El cuaderno de bitácora de los buques recoge las acciones: “A las 12 horas dispararon los cañones de 12cms. De estribor sobre grupos que huían de Málaga por la carretera”.

Tuve muy pocas conversaciones con mi abuelo José, pero recuerdo un comentario breve sobre lo que él vivió en ese episodio conocido como “la desbandá” y que definía como la mayor masacre que había vivido y visto en su vida.

Hace unos días el alcalde de Madrid Martínez Almeida dedicó una calle de su ciudad al Crucero Baleares. La Asociación La Desbandá elevó sus quejas no solo al Ayuntamiento de Madrid. El Ayuntamiento de Málaga o el Consejero portavoz de la Junta de Andalucía también fueron interpelados. Pero ninguno de ellos se ha manifestado en contra. Todas esas administraciones están gobernadas por el Partido Popular.

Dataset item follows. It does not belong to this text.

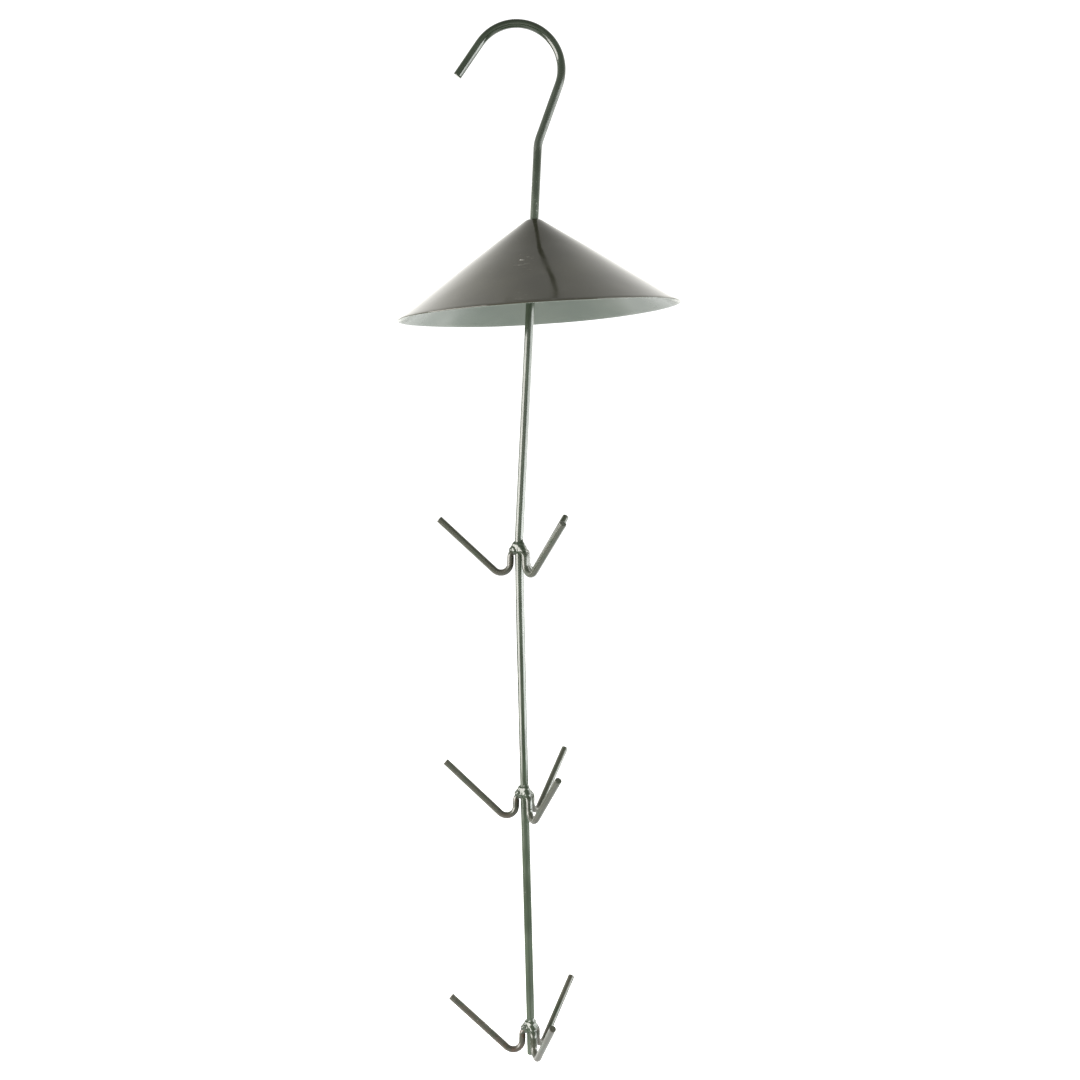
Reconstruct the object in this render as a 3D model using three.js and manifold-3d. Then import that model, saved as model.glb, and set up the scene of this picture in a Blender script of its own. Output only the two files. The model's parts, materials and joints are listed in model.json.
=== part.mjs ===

La historia no es un juego de blancos y negros, sino una realidad de infinidad de grises que matizan las verdades. En la Guerra Civil hubo personas decentes y asesinos en ambos bandos, pero es una conducta vergonzosa e intolerable que, a día de hoy y a pesar de la Ley de Memoria Histórica, haya partidos que sigan ensalzando a los asesinos. El alcalde de Madrid argumenta que hay que recuperar la memoria en ambos bandos, también la de los marineros del Crucero Baleares que murieron unos meses más tarde.

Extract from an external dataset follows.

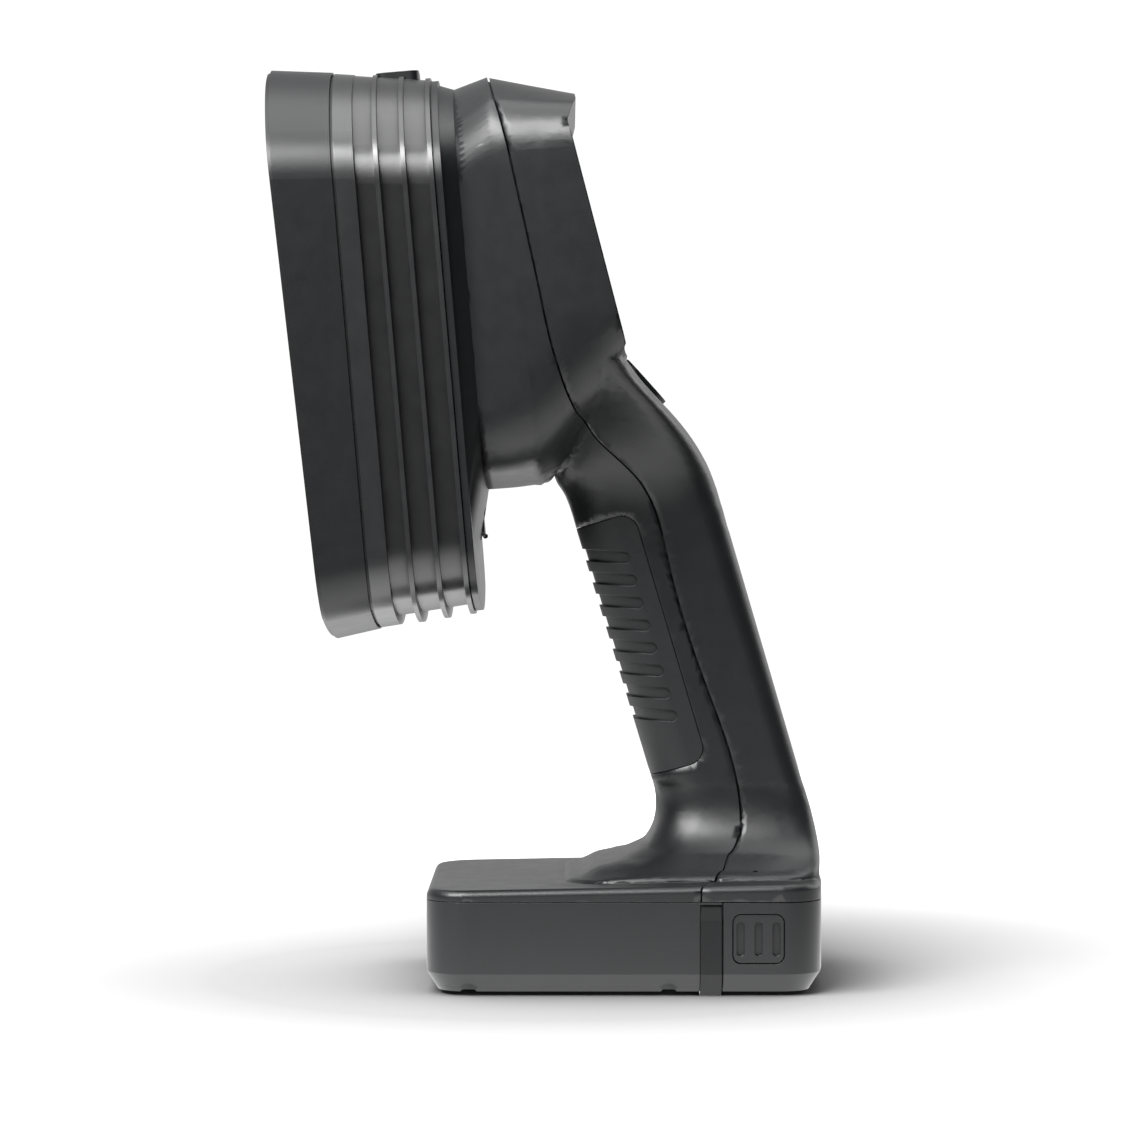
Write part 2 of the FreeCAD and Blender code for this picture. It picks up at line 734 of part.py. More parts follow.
def behind_seam(shift):
    """Space behind the parting line of the two housings, moved rearward; its foot runs out to the strap."""
    curve = Part.BSplineCurve()
    curve.interpolate([Vector(-90, y, z) for y, z in SEAM])
    start = Vector(-90, *SEAM[0])
    end = Vector(-90, *SEAM[-1])
    rear_low = Vector(-90, 120, SEAM_FOOT_Z)
    rear_high = Vector(-90, 120, 285)
    border = Part.Wire([curve.toShape(), Part.makeLine(end, rear_low),
                        Part.makeLine(rear_low, rear_high), Part.makeLine(rear_high, start)])
    upper = Part.Face(border).extrude(Vector(180, 0, 0))
    half = size("base_half_width")
    strap = size("strap_front_y")
    plan = [(-90, strap), (-half, strap), (-22, 57.6), (22, 57.6), (half, strap), (90, strap),
            (90, 120), (-90, 120)]
    corners = [Vector(x, y, 0) for x, y in plan]
    lower = Part.Face(Part.makePolygon(corners + corners[:1])).extrude(Vector(0, 0, SEAM_FOOT_Z))
    space = upper.fuse(lower)
    space.translate(Vector(0, shift, 0))
    return space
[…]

En la madrugada del 6 de marzo de 1938 buques de la Armada Republicana avistaron a tres cruceros nacionales (entre ellos el Baleares y el Canarias) a 75 millas náuticas al nordeste del Cabo de Palos. El enemigo rehuyó el enfrentamiento a la espera de la luz de la mañana que le permitiera aprovechar su mayor potencia de fuego. Los barcos de la República no desistieron en su persecución y, a pesar de su falta de experiencia en combate nocturno, consiguieron que dos torpedos impactaran en el Crucero Baleares que se hundió con rapidez mientras los otros dos barcos nacionales continuaban su huida.

Las palabras de Almeida equiparan a las víctimas civiles de una masacre con los marineros asesinos del Baleares que celebraban su muerte.